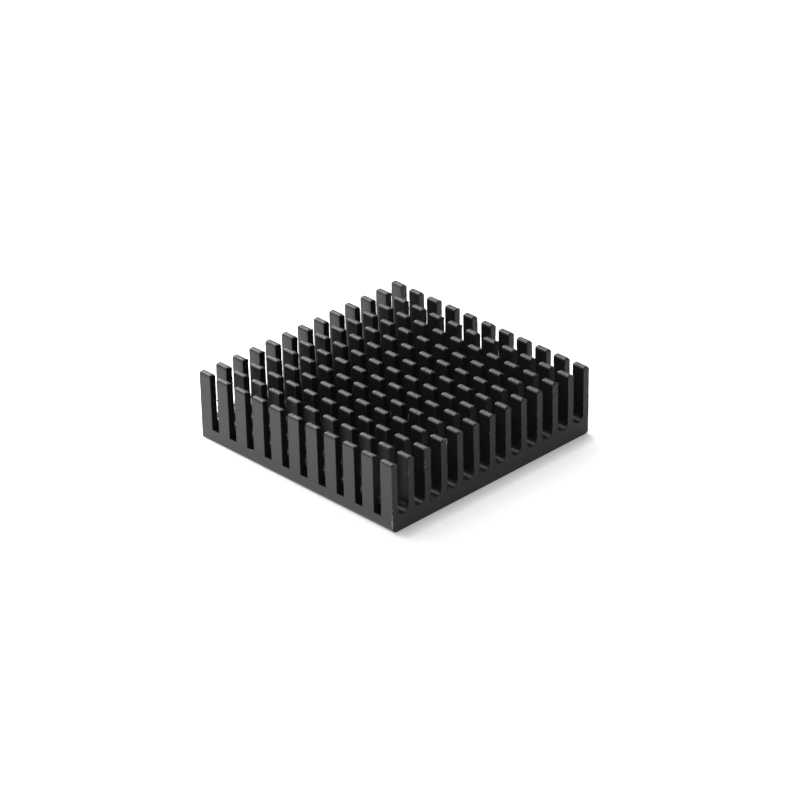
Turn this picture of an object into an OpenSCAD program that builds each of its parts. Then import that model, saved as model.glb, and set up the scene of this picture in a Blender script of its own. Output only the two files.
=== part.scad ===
// Pin fin heat sink. A comb profile is extruded along X, then sawn across the fins into rows of pins.
// X runs along the extrusion, Y across the fins and Z up. The underside rests on Z = 0, centred on X and Y.

/* [Overall] */
// Length along the extrusion, between the two sawn ends
body_l = 40; // [36:1:60]
// Width across the fins
body_w = 40; // [36:1:60]
// Height from the underside to the pin tips
body_h = 11; // [8:0.5:20]

/* [Base] */
// Base thickness under the channels between the fins
base_t = 2.5; // [2:0.1:3.5]
// Radius along the two lower edges of the base
base_edge_r = 0.5; // [0.2:0.1:0.8]

/* [Fins] */
// Number of fins across the width
fin_count = 13; // [7:1:13]
// Fin thickness
fin_t = 1.05; // [0.9:0.05:1.4]
// Radius of the two rounded edges along each fin tip
tip_r = 0.4; // [0.1:0.05:0.4]
// Fillet radius where each fin meets the base, which rounds the channel floors into troughs
root_r = 1.05; // [0.2:0.05:1.05]

/* [Cross cuts] */
// Number of saw cuts across the fins
cut_count = 10; // [4:1:10]
// Width of each saw cut
cut_w = 1.5; // [0.8:0.05:2]
// Depth of the saw cuts below the channel floors
cut_extra = 0.5; // [0.1:0.1:1]

/* [Hidden] */
$fn = 48;
// Distance between fin centres, with the outer fins flush with the sides of the base
fin_pitch = (body_w - fin_t) / (fin_count - 1);
// Clear width of a channel between two fins
channel_w = fin_pitch - fin_t;
// Flat strip left between the two fillets of a channel that is too narrow for them
channel_flat_min = 0.06;
// Fillet radius in use, limited by the channel
foot_r = min(root_r, (channel_w - channel_flat_min) / 2);
// Length of one pin along X, the same for the outer and the inner pins
pin_l = (body_l - cut_count * cut_w) / (cut_count + 1);
// Distance between saw cut centres
cut_pitch = pin_l + cut_w;
// Height of the saw cut floors above the underside
cut_floor_h = base_t - cut_extra;
// Height inside the base from which the fins rise
seat_h = base_t / 2;
// Overrun of a cutting shape past the face it opens through
overrun = 1;

// Centre of fin number i across the width
function fin_y(i) = -body_w / 2 + fin_t / 2 + i * fin_pitch;

// Centre of saw cut number i along the length
function cut_x(i) = -body_l / 2 + pin_l + cut_w / 2 + i * cut_pitch;

// Base plate with its two rounded lower edges
module plate_2d() {
  translate([-body_w / 2, base_edge_r])
    square([body_w, base_t - base_edge_r]);
  translate([-body_w / 2 + base_edge_r, 0])
    square([body_w - 2 * base_edge_r, base_t]);
  for (side = [-1, 1])
    translate([side * (body_w / 2 - base_edge_r), base_edge_r])
      circle(r = base_edge_r);
}

// One fin from inside the base to its rounded tip
module fin_2d() {
  translate([-fin_t / 2, seat_h])
    square([fin_t, body_h - seat_h - tip_r]);
  translate([-fin_t / 2 + tip_r, seat_h])
    square([fin_t - 2 * tip_r, body_h - seat_h]);
  for (side = [-1, 1])
    translate([side * (fin_t / 2 - tip_r), body_h - tip_r])
      circle(r = tip_r);
}

// Foot on one side of a fin, hollowed to the fillet between the fin and the base
module foot_2d() {
  difference() {
    translate([0, seat_h])
      square([fin_t / 2 + foot_r, base_t + foot_r - seat_h]);
    translate([fin_t / 2 + foot_r, base_t + foot_r])
      circle(r = foot_r);
  }
}

// Cross section of the extrusion, where the outer fins have a foot on the inside only
module profile_2d() {
  plate_2d();
  for (i = [0 : fin_count - 1])
    translate([fin_y(i), 0]) {
      fin_2d();
      if (i < fin_count - 1)
        foot_2d();
      if (i > 0)
        mirror([1, 0])
          foot_2d();
    }
}

// Extruded bar with its profile in the Y and Z plane
module bar() {
  rotate([90, 0, 90])
    linear_extrude(height = body_l, center = true)
      profile_2d();
}

// All saw cuts across the fins
module saw_cuts() {
  for (i = [0 : cut_count - 1])
    translate([cut_x(i) - cut_w / 2, -body_w / 2 - overrun, cut_floor_h])
      cube([cut_w, body_w + 2 * overrun, body_h - cut_floor_h + overrun]);
}

// One piece of black anodised aluminium
module heat_sink() {
  color([0.05, 0.05, 0.055])
    difference() {
      bar();
      saw_cuts();
    }
}

heat_sink();
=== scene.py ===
"""Black anodised pin fin heat sink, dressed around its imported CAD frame."""
import math

import bpy
import numpy as np
from mathutils import Matrix, Vector


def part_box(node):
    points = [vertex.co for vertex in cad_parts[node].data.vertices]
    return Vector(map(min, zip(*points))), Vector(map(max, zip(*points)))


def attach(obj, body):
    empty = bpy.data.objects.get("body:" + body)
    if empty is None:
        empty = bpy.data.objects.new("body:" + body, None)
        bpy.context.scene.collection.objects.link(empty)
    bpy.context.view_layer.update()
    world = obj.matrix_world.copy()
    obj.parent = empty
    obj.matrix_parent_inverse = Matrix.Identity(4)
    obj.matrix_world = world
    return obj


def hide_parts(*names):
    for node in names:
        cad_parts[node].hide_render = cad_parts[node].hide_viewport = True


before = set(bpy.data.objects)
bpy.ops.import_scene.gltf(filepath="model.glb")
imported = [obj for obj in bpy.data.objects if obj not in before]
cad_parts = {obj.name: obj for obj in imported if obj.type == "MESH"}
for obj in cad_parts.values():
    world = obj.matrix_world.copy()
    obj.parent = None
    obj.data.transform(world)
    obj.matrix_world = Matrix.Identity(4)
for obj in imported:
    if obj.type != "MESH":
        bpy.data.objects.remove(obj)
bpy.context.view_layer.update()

MM = 0.001
LOW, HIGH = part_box("heat_sink")

# ---------------------------------------------------------------- sizes of the part, in millimetres
X0, X1 = LOW.x / MM, HIGH.x / MM
Y0, Y1 = LOW.y / MM, HIGH.y / MM
TOP = HIGH.z / MM
FIN_COUNT = 13
ROW_COUNT = 11
FIN_T = 1.05
CUT_W = 1.5
BASE_T = 2.5
FLOOR_Z = 2.0  # floor of the saw cuts
TIP_R = 0.4
ROOT_R = 1.05
EDGE_R = 0.5
BREAK = 0.05  # broken edge along the sawn ends
TROUGH_BREAK = 0.8 * BREAK  # and along the channel floors
ROOT_Z = BASE_T + ROOT_R
SHOULDER_Z = TOP - TIP_R
PIN_L = (X1 - X0 - (ROW_COUNT - 1) * CUT_W) / ROW_COUNT
ROW_PITCH = PIN_L + CUT_W
FIN_PITCH = (Y1 - Y0 - FIN_T) / (FIN_COUNT - 1)
LAST_FIN = FIN_COUNT - 1
LAST_ROW = ROW_COUNT - 1

# ---------------------------------------------------------------- what sets this sample apart, in millimetres
LAST_FIN_EXTRA = 0.15  # the fin on the +Y side stands a little proud of the others
LOWER_EDGE_R = (0.25, 0.775)  # radius of the lower -Y edge at its -X and its +X end
LEAN_SPREAD = 0.022
BENT_PIN, BENT_LEAN = (5, 4), (-0.12, -0.05)
BURR_SPREAD = 0.018
FRET = 0.2 * BREAK  # fine unevenness of the broken edges
LIP_RANGE = (0.03, 0.10)  # thin lip that the saw pushed over the +X, +Y edges
LIP_STEADY = 0.75  # share of the lip that is even along the edge
TIP_WEAR = (0.06, 0.30)  # rounding of a tip at its -X and its +X end
SAW_WAVES = ((0.010, 2.1), (0.007, 4.6), (0.004, 9.0))  # half height and turn per millimetre
FADE_H = 1.5  # height above the foot over which the waves and the wander of the saw set in
# the saw cuts open up a little towards the +Y side: how much the -X end of each row has lost there
CUT_WANDER = (0.0, 0.08, 0.12, 0.18, 0.29, 0.28, 0.11, 0.10, 0.04, 0.0, 0.0)

# ---------------------------------------------------------------- fineness of the mesh
SIDE_STEPS = 20
TIP_STEPS = 5
ROOT_STEPS = 8
EDGE_STEPS = 6

# columns of the comb profile, and what its side column says
Y, Z, NY, NZ, FIN, SIDE = range(6)
MINUS_SIDE, PLUS_SIDE, TROUGH = -1, 1, 2
# kinds of face, in the order of the material slots
EXTRUDED, SAWN = 0, 1


def fin_y(j):
    """Middle of fin j."""
    return Y0 + FIN_T / 2 + j * FIN_PITCH


def row_x(i):
    """The -X end of row i."""
    return X0 + i * ROW_PITCH


def shoulder_z(j):
    """Height at which the rounded tip of fin j starts."""
    return SHOULDER_Z + (LAST_FIN_EXTRA if j == LAST_FIN else 0.0)


def quarter(k, steps):
    """Angle of step k along a quarter round."""
    return math.pi / 2 * k / steps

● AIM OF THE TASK
Restate the first line and every line after it, word for word, stopping once the line with "cut_extra = 0.5; // [0.1:0.1:1]" is done.

● TASK SOLUTION
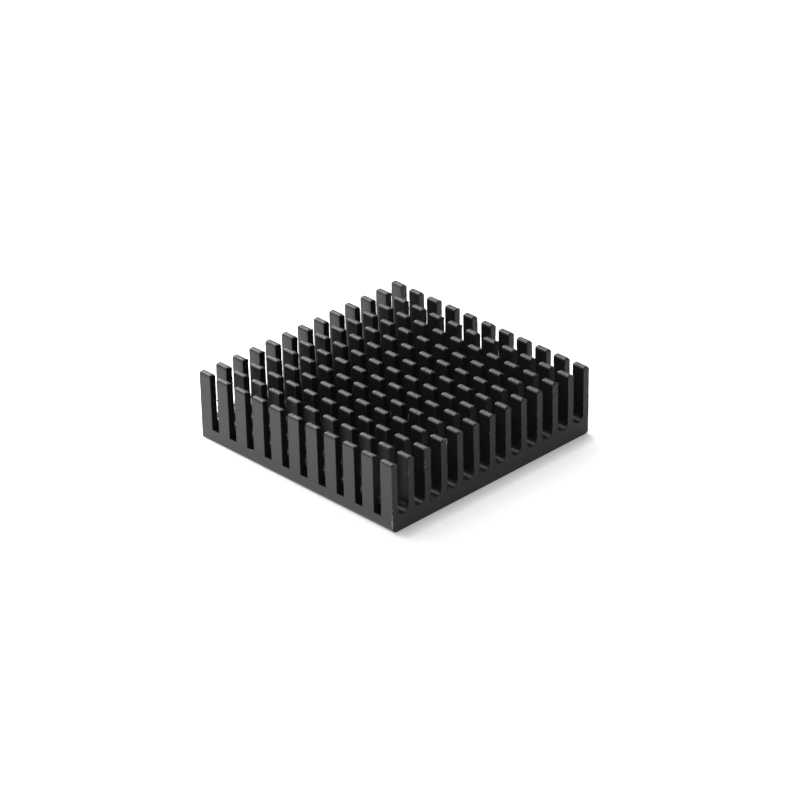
Turn this picture of an object into an OpenSCAD program that builds each of its parts. Then import that model, saved as model.glb, and set up the scene of this picture in a Blender script of its own. Output only the two files.
=== part.scad ===
// Pin fin heat sink. A comb profile is extruded along X, then sawn across the fins into rows of pins.
// X runs along the extrusion, Y across the fins and Z up. The underside rests on Z = 0, centred on X and Y.

/* [Overall] */
// Length along the extrusion, between the two sawn ends
body_l = 40; // [36:1:60]
// Width across the fins
body_w = 40; // [36:1:60]
// Height from the underside to the pin tips
body_h = 11; // [8:0.5:20]

/* [Base] */
// Base thickness under the channels between the fins
base_t = 2.5; // [2:0.1:3.5]
// Radius along the two lower edges of the base
base_edge_r = 0.5; // [0.2:0.1:0.8]

/* [Fins] */
// Number of fins across the width
fin_count = 13; // [7:1:13]
// Fin thickness
fin_t = 1.05; // [0.9:0.05:1.4]
// Radius of the two rounded edges along each fin tip
tip_r = 0.4; // [0.1:0.05:0.4]
// Fillet radius where each fin meets the base, which rounds the channel floors into troughs
root_r = 1.05; // [0.2:0.05:1.05]

/* [Cross cuts] */
// Number of saw cuts across the fins
cut_count = 10; // [4:1:10]
// Width of each saw cut
cut_w = 1.5; // [0.8:0.05:2]
// Depth of the saw cuts below the channel floors
cut_extra = 0.5; // [0.1:0.1:1]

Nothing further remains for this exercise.